Vidal was staunch in the service of the angels

Gore Vidal, literary eminence grise.
News of the passing into the oblivion that awaits us all of Gore Vidal, aged 86, has been slightly immature: swift arriving and also copious. There are the detailed summaries and there are the partisan judgements, like the one by Greg Sheridan, a right-wing hack who writes with depressing regularity for a Murdoch broadsheet, and who mocks and insults the writer who "perfected the art of mocking and insulting" forgetting, the while, that he himself has written no novels. And never shall. But his piece underscores the main point: that Vidal was a champion of the progressive side of politics.

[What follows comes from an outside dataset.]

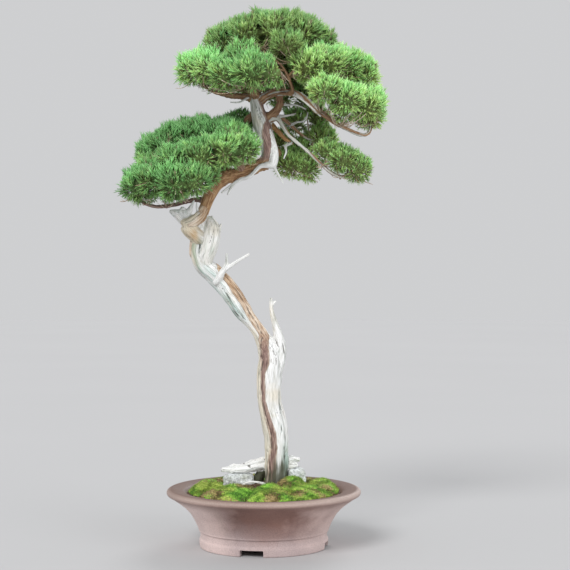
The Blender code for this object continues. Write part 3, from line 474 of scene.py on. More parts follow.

It will be for that, and not for the bulk of his novelistic output, that people like myself will remember Vidal: as someone reliably and wittily in your own corner. A standout among his books was Myra Breckinridge, which deals with sexuality inasmuch as it dealt with contemporary interpersonal politics. This novel rises above the bulk of Vidal's output because of the originality of its conception and the ingenuity of its ideas.

Vidal was part of the routine experience of my generation in the same way that Garcia Marquez was, or Joyce. But his fecundity and his obsession with America had the tendency to moderate that influence. Rather than concentrating on developing a new style, Vidal spent his time in conversation with his peers. He was topical but not groundbreaking, relevant in terms of his subject matter but not in terms of the purely novelistic aspirations that can set a writer apart and ensure his or her fame in perpetuity. Or at least for a generation or two. But regardless, he was one of us and we appreciated the efforts he made to change society.

Whether Vidal will be read any more widely in his posthumous existence is uncertain. What is sure is that he will be remembered by progressives as a champion to rely on in the unceasing battle with the agents of conservatism. If his stylistic solutions were not as radical as his political views were we can hardly accuse him of being dull. With the death also of Christopher Hitchens, the baton passes to the next generation - although Vidal had not been as visible in his final years as he had previously been - who will draw on his strength of character and unwillingness to back down in the fight. Vidal's future readers may be those who go out seeking inspiration and community among the ranks of progressive writers.